Entweder nur Arbeit oder nur Gesundheit

Die Entscheidung über den geplanten Ausbau des Frankfurter Rhein-Main-Flughafens ist eine politische: Nach neuen Gutachten stehen 50.000 zusätzlichen Arbeitsplätzen 100.000 Neuerkrankungen wegen Lärm und Luftverschmutzung gegenüber

aus Frankfurt am Main Klaus-Peter KLINGELSCHMITT

Den Kampf gegen den Bau der Wartungshalle für den Airbus A 380 haben die Gegner des Ausbaus des Frankfurter Rhein-Main Flughafens verloren. Gestern wurde der Grundstein gelegt. Der Streit um den geplanten Bau der Landebahn Nordwest aber dauert an. Dabei stehen Arbeitsplatzargumente gegen gesundheitliche Effekte. Drei neue Gutachten bereichern die Debatte.

Die ausbauwillige hessische Landesregierung kann sich auf eine Expertise der Hans-Böckler-Stiftung (HBS) stützen. Darin kommt der Kölner Verkehrswissenschaftler Herbert Baum zu dem Schluss, dass nach dem Ausbau im Jahr 2015 rund 50.000 neue Dauerarbeitsplätze entstehen. In der Bauphase würden weitere 10.000 Menschen temporär beschäftigt. Bislang war die Regierung von 43.000 Arbeitsplätzen ausgegangen, der Flughafenbetreiber Fraport AG von 80.000, inklusive der Beschäftigungseffekte für das Umland von bis zu 100.000 neuen Jobs. Laut Baum handelt es sich vor allem um Arbeit für Höherqualifizierte, aber auch um befristete oder Teilzeitjobs.

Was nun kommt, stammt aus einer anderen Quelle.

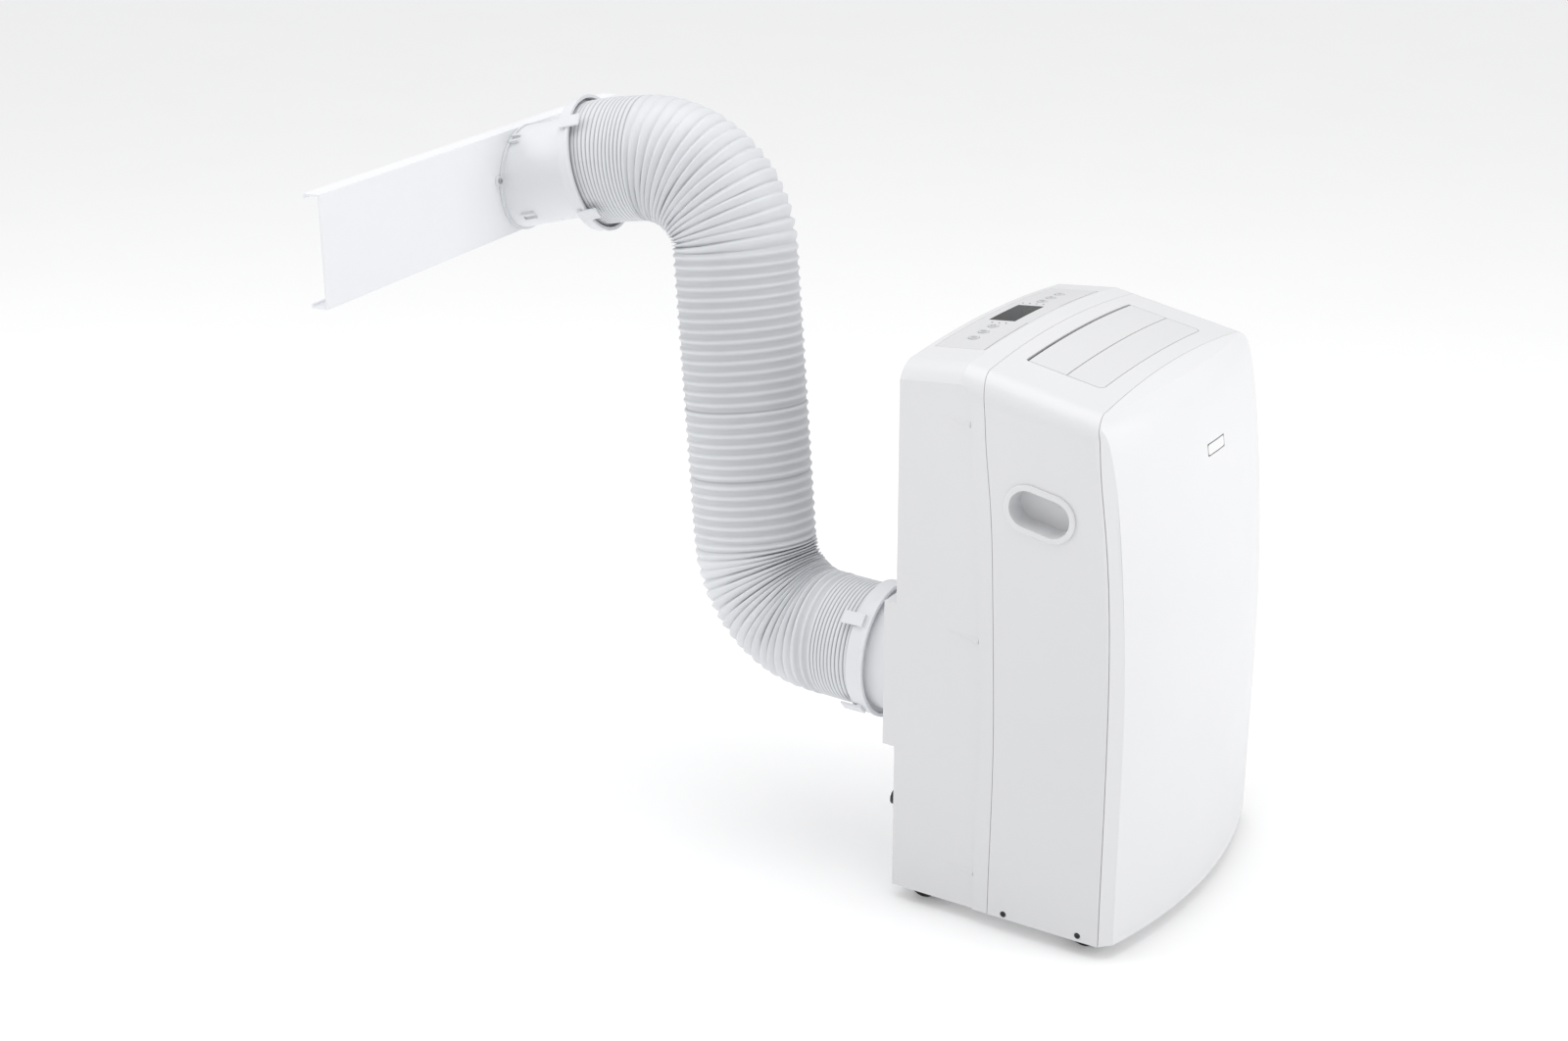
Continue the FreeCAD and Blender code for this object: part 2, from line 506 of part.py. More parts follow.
# ---- outside-air half: exhaust fan, compressor, pipes, electrics
y0, y1 = 62.0, 148.0
drum = along_y(80, OUT_X, OUT_Z, y0, y1).cut(along_y(77.6, OUT_X, OUT_Z, y0 + 2.4, y1 - 2.4))
drum = drum.cut(along_y(58, OUT_X, OUT_Z, y0 - 5, y0 + 5)).cut(along_y(66, OUT_X, OUT_Z, y1 - 5, y1 + 5))
foot = box(OUT_X - 20, OUT_X + 40, 75, 135, 21.8, OUT_Z - 70).cut(along_y(79, OUT_X, OUT_Z, 50, 160))
foot = foot.cut(box(OUT_X - 16, OUT_X + 36, 70, 140, 30, OUT_Z - 90))
save(drum.fuse(foot).removeSplitter(), "exhaust_housing")
blades = []
for k in range(7):
    blade = box(-1.2, 1.2, -21.0, 21.0, 16.0, 72.0)
    blade.rotate(V(0, 0, 0), V(0, 0, 1), 38)
    blade.rotate(V(0, 0, 0), V(0, 1, 0), k * 360.0 / 7)
    blades.append(blade)
fan = fused([cyl(24, V(0, -19, 0), V(0, 19, 0))] + blades).cut(cyl(4.06, V(0, -30, 0), V(0, 30, 0)))
fan.translate(V(OUT_X, 104, OUT_Z))
save(fan.removeSplitter(), "exhaust_wheel")
motor = along_y(32, OUT_X, OUT_Z, 8, 56).fuse(along_y(4, OUT_X, OUT_Z, 56, 122))
arms = []
for k in range(3):
    arm = box(-4, 4, 40, 46, 28, 70).fuse(box(-4, 4, 40, 61.6, 64, 70))
    arm.rotate(V(0, 0, 0), V(0, 1, 0), 120.0 * k)
    arm.translate(outlet)
    arms.append(arm)
save(fused([motor] + arms).removeSplitter(), "exhaust_motor")

can = cyl(56, V(CX, CY, 46), V(CX, CY, 236))
can = can.makeFillet(22.0, [e for e in can.Edges if e.BoundBox.ZLength < 0.01])
plate = cyl(62, V(CX, CY, 38.4), V(CX, CY, 42)).fuse(cyl(30, V(CX, CY, 40), V(CX, CY, 60)))
side_can = cyl(24, V(CX + 84, CY, 90), V(CX + 84, CY, 220))
side_can = side_can.makeFillet(10.0, [e for e in side_can.Edges if e.BoundBox.ZLength < 0.01])
neck = box(CX + 50, CX + 64, CY - 6, CY + 6, 130, 150)
tops = [cyl(5, V(CX, CY + 20, 230), V(CX, CY + 20, 250)), cyl(5, V(CX + 84, CY, 215), V(CX + 84, CY, 232))]
save(fused([can, plate, side_can, neck] + tops).removeSplitter(), "compressor")
grommets = []
for x, y in compressor_feet:
    grommets.append(cyl(10, V(x, y, 26.2), V(x, y, 38.2)))
save(Part.makeCompound(grommets), "compressor_grommets")
pipes = [swept([V(CX, CY + 20, 250.4), V(CX, CY + 20, 290), V(185, 60, 290), V(185, 60, 392), V(164, 90, 392),
                V(164, 117.6, 392)], 6.0, 3.2),
         swept([V(CX + 84, CY, 232.4), V(CX + 84, CY, 262), V(CX + 84, 117.6, 262)], 6.0, 3.2)]
save(Part.makeCompound(pipes), "refrigerant_pipes")
case = box(-196, -100, -88, -22, 66, 190)
case = case.cut(box(-193.6, -102.4, -85.6, -24.4, 68.4, 187.6))
lid = box(-198, -98, -91.0, -88.0, 64, 192)
feet = [box(-144, -104, -75, -60, 21.8, 67.0), lid, box(-160, -130, -92.4, -90.8, 100, 140)]
save(fused([case] + feet).removeSplitter(), "electrics_case")

# ---- fittings on the rear face
gland = along_y(14, -185, 120, 160.3, 163.4).fuse(along_y(9.0, -185, 120, 154, 176))
gland = gland.cut(along_y(4.0, -185, 120, 150, 180))
save(gland.removeSplitter(), "cord_gland")
hooks = []
for z, up in ((440.0, -1), (610.0, 1)):
    hook = fused([box(176, 204, 160.3, 163.5, z - 12, z + 12), box(186, 194, 163, 186, z - 6, z + 6)])
    z0, z1 = sorted((z - up * 6, z + up * 26))
    hooks.append(hook.fuse(box(180, 200, 182, 186, z0, z1)))
save(Part.makeCompound(hooks), "cord_hooks")
for name, (x, z) in zip(("upper", "lower"), spouts):
    cap = fused([along_y(5.94, x, z, 156, 169), along_y(11, x, z, 168.5, 173.5),
                 box(x - 2, x + 2, 173, 179, z - 9, z + 9)])
    save(cap.removeSplitter(), "drain_cap_" + name)

# ---- exhaust path: outlet adaptor, unit connector, hose, window connector, window panel
adaptor = fused([tube(78.0, 65.4, outlet + V(0, 176.3, 0), outlet + V(0, 179.3, 0)),
                 tube(67.6, 65.4, outlet + V(0, 150.5, 0), outlet + V(0, 192, 0))])
save(adaptor.removeSplitter(), "exhaust_adaptor")
# section of the unit connector, (distance along the axis, radius): duct, cup with its bead, duct
collar = [(179.7, 71.2), (179.7, 73.4), (216.0, 73.4), (216.0, 80.4), (209.5, 80.4), (209.5, 84.0),
          (210.2, 84.6), (213.0, 84.6), (213.8, 83.6), (214.4, 82.8), (232.0, 82.8), (232.0, 80.4),
          (218.4, 80.4), (218.4, 73.4), (240.0, 73.4), (240.0, 71.2)]
unit = turned(collar, outlet, V(0, 1, 0))
tabs = []
for a in (-47.0, -133.0, 77.0):
    tab = box(-8, 8, 219, 247, 84.2, 86.8).fuse(box(-8, 8, 219, 225, 81.5, 85.0))
    tab.rotate(V(0, 0, 0), V(0, 1, 0), a)
    tab.translate(outlet)
    tabs.append(tab)
unit = fused([unit] + tabs)
save(unit.removeSplitter(), "unit_connector")

yaw = math.radians(PANEL_YAW)
along = V(math.cos(yaw), math.sin(yaw), 0)
normal = V(math.sin(yaw), -math.cos(yaw), 0)
centre = PANEL_CORNER + along * FLANGE_AT + V(0, 0, -PANEL_H / 2.0)
rise, side = math.radians(13.5), math.radians(3.3)
aim = normal * (math.cos(rise) * math.cos(side)) + V(0, 0, math.sin(rise)) + along * math.sin(side)
aim.normalize()


def placed(shape):
    """Local panel frame (X along, Y away from the unit, Z up) into the room."""
    shape.rotate(V(0, 0, 0), V(0, 0, 1), PANEL_YAW)
    shape.translate(PANEL_CORNER)
    return shape


t = 2.2
ring = [(0.0, 0.0), (PANEL_D, 0.0), (PANEL_D, -5.0), (PANEL_D - t, -5.0), (PANEL_D - t, -t), (t, -t),
        (t, -PANEL_H + t), (PANEL_D - t, -PANEL_H + t), (PANEL_D - t, -PANEL_H + 5.0),
        (PANEL_D, -PANEL_H + 5.0), (PANEL_D, -PANEL_H), (0.0, -PANEL_H)]
panel = prism_yz(ring, 0.0, PANEL_L)
panel = panel.cut(along_y(58.6, FLANGE_AT, -PANEL_H / 2, -10, 30))
EARS = [(FLANGE_AT + dx * 70.0, -PANEL_H / 2 + dz) for dx, dz in ((-1, 8.0), (1, -8.0))]
for x, z in EARS:
    panel = panel.cut(along_y(2.2, x, z, -5, 10))
save(placed(panel), "window_panel")

flange = tube(66.0, 55.8, V(FLANGE_AT, -3.3, -PANEL_H / 2), V(FLANGE_AT, -0.3, -PANEL_H / 2))
lobes = [along_y(6.0, x, z, -3.3, -0.3) for x, z in EARS]
spigot = tube(58.0, 55.8, V(FLANGE_AT, -3.3, -PANEL_H / 2), V(FLANGE_AT, 24.0, -PANEL_H / 2))
flange = fused([flange, spigot] + lobes).cut(along_y(55.8, FLANGE_AT, -PANEL_H / 2, -20, 30))
for x, z in EARS:
    flange = flange.cut(along_y(2.2, x, z, -5, 10))
flange = placed(flange)
wall_side = placed(box(-50, 800, -1.2, 60, -220, 100))
# section of the window connector: duct, flare, cup with its bead, sleeve for the hose, and back inside
profile = [(-20.0, 59.8), (-20.0, 62.0), (83.0, 62.0), (86.5, 64.5), (89.5, 71.0), (92.0, 82.8),
           (102.0, 82.8), (102.8, 83.6), (103.4, 84.6), (106.2, 84.6), (107.0, 84.0), (107.0, 80.4),
           (94.4, 80.4), (94.4, 73.4), (118.0, 73.4), (118.0, 71.2), (92.2, 71.2), (87.5, 66.0),
           (83.5, 60.8), (80.0, 59.8)]
neck = turned(profile, centre, aim).cut(wall_side)
tabs = []
frame_rot = FreeCAD.Rotation(V(0, 1, 0), aim)
for a, shape in ((-56.0, "clip"), (28.0, "clip"), (150.0, "clip"), (-64.0, "latch"), (34.0, "latch")):
    if shape == "clip":
        tab = box(-8, 8, 96, 122, 84.2, 86.8).fuse(box(-8, 8, 96, 101, 81.5, 85.0))
    else:
        tab = box(-6, 6, 6, 24, 60.5, 66.0).cut(box(-3.5, 3.5, 9, 30, 62.5, 68.0))
    tab.rotate(V(0, 0, 0), V(0, 1, 0), a)
    tab.Placement = FreeCAD.Placement(centre, frame_rot).multiply(tab.Placement)
    tabs.append(tab)
save(fused([flange, neck] + [tab.cut(wall_side) for tab in tabs]).removeSplitter(), "window_connector")
screws = []
for x, z in EARS:
    screw = along_y(3.4, x, z, -5.4, -3.6).fuse(along_y(2.0, x, z, -3.7, 8.0))
    screw = screw.cut(box(x - 2, x + 2, -6, -4.7, z - 0.4, z + 0.4))
    screw = screw.cut(box(x - 0.4, x + 0.4, -6, -4.7, z - 2, z + 2))
    screws.append(placed(screw))
save(Part.makeCompound(screws), "window_screws")

bends = [outlet + V(0, 219.2, 0), outlet + V(0, 246.0, 0), V(-118.5, 410.0, 286.0), V(-67.5, 483.9, 854.1),
         centre + aim * 128.0, centre + aim * 95.6]
hose = swept(bends, 112.0, HOSE_R).cut(swept(bends, 112.0, HOSE_R - HOSE_WALL))
save(hose, "exhaust_hose")

# ---- casters: a pair of tyres on one axle, either side of the fork plate
for name, (x, y) in zip(("front_left", "rear_left", "front_right", "rear_right"), stems):
    hub = y + TRAIL
    side_view = [(y - 8, 40.7), (y + 9, 40.7), (hub + 6, 21.0),
                 (hub + 4, 14.0), (hub - 4, 14.0), (hub - 6, 21.0)]
    plate = prism_yz(side_view, x - 2.4, x + 2.4)
    fork = fused([plate, cyl(13, V(x, y, 40.6), V(x, y, 43.4)), cyl(4.0, V(x, y, 43.4), V(x, y, 61.0))])
    fork = fork.cut(cyl(2.56, V(x - 20, hub, WHEEL_R), V(x + 20, hub, WHEEL_R)))
    save(fork.removeSplitter(), "caster_fork_" + name)
    pair = []
    for s in (-1, 1):
        x0, x1 = sorted((x + s * 2.9, x + s * 10.0))
        disc = cyl(WHEEL_R, V(x0, hub, WHEEL_R), V(x1, hub, WHEEL_R))
        disc = disc.makeFillet(2.0, [e for e in disc.Edges if e.BoundBox.XLength < 0.01])
        dish = sorted((x + s * 9.0, x + s * 12.0))
        pair.append(disc.cut(tube(14.0, 6.0, V(dish[0], hub, WHEEL_R), V(dish[1], hub, WHEEL_R))))
    pair.append(cyl(2.5, V(x - 5, hub, WHEEL_R), V(x + 5, hub, WHEEL_R)))
    save(fused(pair).removeSplitter(), "caster_wheel_" + name)
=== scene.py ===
import math

import bmesh
import bpy
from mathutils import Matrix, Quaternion, Vector


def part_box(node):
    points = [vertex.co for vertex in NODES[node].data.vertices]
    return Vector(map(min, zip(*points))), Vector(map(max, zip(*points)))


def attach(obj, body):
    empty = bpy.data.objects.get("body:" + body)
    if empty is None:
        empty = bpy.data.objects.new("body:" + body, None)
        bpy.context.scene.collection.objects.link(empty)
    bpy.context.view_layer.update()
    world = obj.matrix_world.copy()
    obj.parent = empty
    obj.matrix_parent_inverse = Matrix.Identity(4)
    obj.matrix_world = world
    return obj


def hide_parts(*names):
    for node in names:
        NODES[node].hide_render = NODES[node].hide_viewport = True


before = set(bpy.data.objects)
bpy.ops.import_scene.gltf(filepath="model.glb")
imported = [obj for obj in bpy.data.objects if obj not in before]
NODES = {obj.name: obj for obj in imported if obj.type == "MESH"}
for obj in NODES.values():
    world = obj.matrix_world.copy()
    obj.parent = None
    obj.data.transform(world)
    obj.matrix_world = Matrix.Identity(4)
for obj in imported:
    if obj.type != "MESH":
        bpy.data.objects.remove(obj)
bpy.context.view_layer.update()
MM = 0.001


# ---------------------------------------------------------------- finishes
class Value:
    """A node output that takes part in ordinary sums."""

    def __init__(self, finish, socket):
        self.finish = finish
        self.socket = socket

    def math(self, how, a, b):
        return self.finish.add("ShaderNodeMath", {"operation": how}, {0: a, 1: b})

    def __add__(self, other):
        return self.math("ADD", self, other)

    def __radd__(self, other):
        return self.math("ADD", other, self)

    def __sub__(self, other):
        return self.math("SUBTRACT", self, other)

    def __rsub__(self, other):
        return self.math("SUBTRACT", other, self)

    def __mul__(self, other):
        return self.math("MULTIPLY", self, other)

    def __rmul__(self, other):
        return self.math("MULTIPLY", other, self)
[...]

Hier haken die Ausbaugegner ein. Schon jetzt verdienten etwa Sicherheitsbedienstete oft nicht genug, um eine Familie zu ernähren, monierte Thomas Jühe (SPD), Bürgermeister der Stadt Raunheim. Seine Sorge: Billigjobs verändern die Sozialstruktur der Anliegergemeinden – wer Lebensqualität sucht und es sich leisten kann, verlässt die Region.

In einem von der Fraktion der Flughafenausbaugegner (FAG) im Frankfurter Stadtparlament bestellten Gutachten weist der Hildesheimer Arbeits- und Umweltmediziner Arved Tietze auf drohende Gesundheitsbeeinträchtigungen für die Anwohner hin. Wegen der zusätzlichen Flüge und der damit verbundenen Lärm- und Schadstoffbelastung seien rund 100.000 neue Erkrankungen in der Region zu erwarten, 40 Prozent davon Bluthochdruckerkrankungen – diese könnten zu 400 Todesfällen nach Herzinfarkten führen. Grundlagen für die Arbeit waren Lärm- und Schadstoffprognosen der Fraport AG.

Ein ebenfalls von der HBS vorgelegtes Gutachten des Darmstädter Juristen Martin Führ zur Qualität der bereits vorliegenden Gutachten lässt sich von keiner Seite ausschlachten. Führ kam zu dem Schluss, dass der Ausbau „politisch und juristisch entschieden“ werden müsse.

Das wiederum liegt letztlich beim hessischen Wirtschaftsminister. Und beim Landtag. CDU und FDP sind für den Ausbau, die SPD „im Prinzip“ auch, wie ihr Fraktionschef Jürgen Walter erklärt. Landesparteichefin Andrea Ypsilanti hält die Frage für „noch offen“. Sollte das geplante Nachtflugverbot auf Druck der Lufthansa AG hin relativiert werden, wird sich die SPD wohl auf die Seite der Ausbaugegner schlagen. Denen stehen aktuell nur die Grünen bei. Die Union verfügt im Landtag jedoch noch wenigstens bis zur Landtagswahl 2008 über eine absolute Mehrheit. Bis zur Sommerpause 2007 will Ministerpräsident Roland Koch (CDU) die Abstimmung hinter sich gebracht haben.